In 2023, Dubai’s Virtual Asset Regulation Authority (VARA) announced new guidelines regulating the trading of virtual assets in the city. These guidelines require companies offering crypto-related services to obtain mandatory licenses, ensuring a regulated and secure environment for investors.
VARA’s regulations consist of four rulebooks for service providers and seven activity-based rulebooks governing the types of services offered. As Dubai continues to refine its guidelines, it is poised to strengthen its position as a global and regional hub for cryptocurrencies.
As the world of crypto continues to develop, more and more countries recognize the potential of cryptocurrencies and blockchain technology. Each country on the list has its unique advantages, making them attractive destinations for individuals and businesses seeking to engage in the world of cryptocurrencies.
Disclaimer: This article provides educational content and does not constitute a solicitation to buy or sell digital assets. The trading and holding of digital currencies involve risks and may fluctuate greatly. It is essential to consider your financial condition and consult with legal, tax, and investment professionals for advice tailored to your specific circumstances.
What is the cheapest country to mine Bitcoin?
According to CoinGecko’s research, the cheapest countries to mine Bitcoin are Lebanon (only $266 is needed to produce 1 BTC there in 2023), Iran, Syria, and Ethiopia. These countries have the lowest electricity costs for mining cryptocurrency. On the other hand, Italy has the highest mining costs.
Which European country is the most crypto-friendly?

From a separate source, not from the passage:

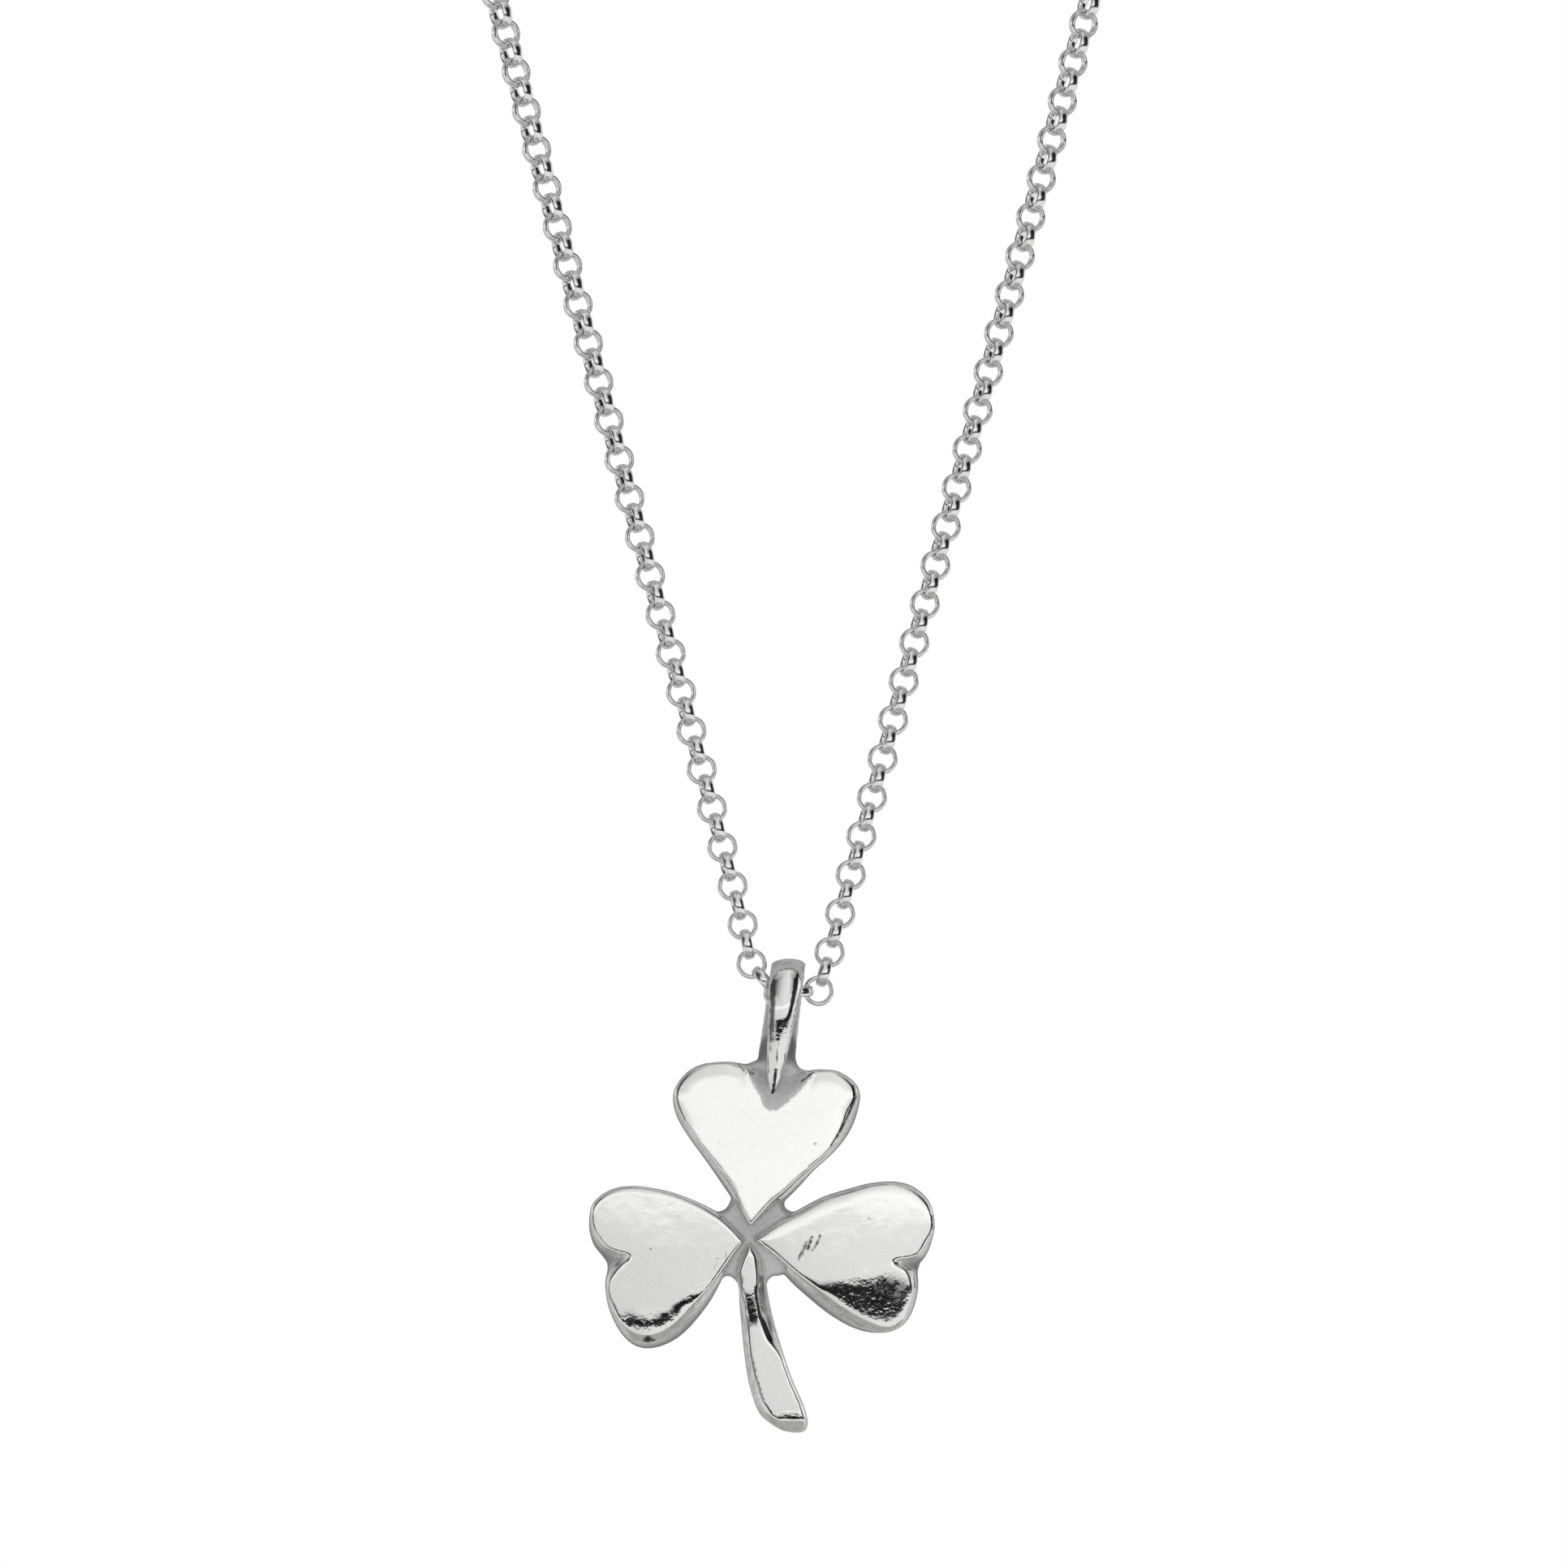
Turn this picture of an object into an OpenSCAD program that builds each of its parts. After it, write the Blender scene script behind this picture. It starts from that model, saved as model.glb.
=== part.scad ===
// Cast silver shamrock pendant on a belcher chain, hanging as it is worn.
// Millimetres. X runs to the right as seen from the front, Y runs back to the neck and Z is up.
// The origin is the middle of the clasp at the nape. Pendant sizes are measured from the hang point,
// the place in the bail where the chain carries it.

/* [Shamrock] */
// Depth of the flat back behind the hang point
back_depth = 1.05; // [0.95:0.05:1.15]
// Height of the leaves' crowns in front of the hang point
crown_depth = 1.1; // [1:0.05:1.2]
// Level of the rough web between the leaves, in front of the hang point
web_depth = 0.1; // [0:0.05:0.3]
// How far the middle of a leaf stands above its crown edge
dome = 0.1; // [0.05:0.01:0.2]
// Reach of the sloping flank outside a crown edge
flank = 0.45; // [0.35:0.05:0.5]
// Rounding of the edges at the back
back_round = 0.35; // [0.2:0.05:0.4]

/* [Bail] */
// Clear radius over the chain at the top of the bail
bail_r = 1.22; // [1.2:0.02:1.3]
// Thickness of the bail at the top
bail_t = 0.86; // [0.8:0.02:0.92]
// Width of the bail at the top
bail_w = 2.2; // [2:0.05:2.3]
// Lean of the bail from upright, to the right
bail_lean = 7.2; // [6:0.2:8]

/* [Chain link] */
// Outer diameter of a link
link_d = 1.9; // [1.88:0.01:1.94]
// Thickness of a link's band, from inside to outside
link_t = 0.25; // [0.23:0.01:0.25]
// Width of a link's band
link_w = 0.6; // [0.5:0.02:0.62]
// Distance from link to link
link_pitch = 1.235; // [1.2:0.005:1.24]

/* [Necklace] */
// Lean of the left strand from upright
left_lean = 14.9; // [14:0.1:16]
// Lean of the right strand from upright
right_lean = 15.3; // [14:0.1:16]
// Height of the straight strands above the hang point
strand_h = 62; // [55:1:70]
// Width of the loop at the sides of the neck
neck_w = 100; // [90:1:110]
// Depth of the loop from the hang point to the nape
neck_d = 100; // [90:1:110]
// Height of the nape above the hang point
nape_h = 130; // [125:1:140]
// Height of the nape above the sides of the neck
side_drop = 20; // [15:1:25]
// Links on each side of the bail that are modelled one by one
single_links = 120; // [40:1:120]

/* [Clasp] */
// Outer diameter of the bolt ring
clasp_d = 5.5; // [5:0.1:6]
// Thickness of the bolt ring's tube
clasp_wire = 1; // [0.9:0.05:1.1]
// Outer diameter of the clasp's eye
eye_d = 2.4; // [2.4:0.1:2.8]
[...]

Slovenia is often considered to be the most crypto-friendly country in Europe. Not only does it have a flourishing blockchain industry, but it also has the highest market capitalization of crypto and other blockchain projects per capita.
What country has the highest use of cryptocurrency?
According to Statista’s Consumer Insights, as of 2023, Nigeria and Turkey have the highest percentage of people who either own or use cryptocurrencies, with both countries tied at 47%. The United Arab Emirates and Indonesia follow closely behind with 31% and 29%, respectively.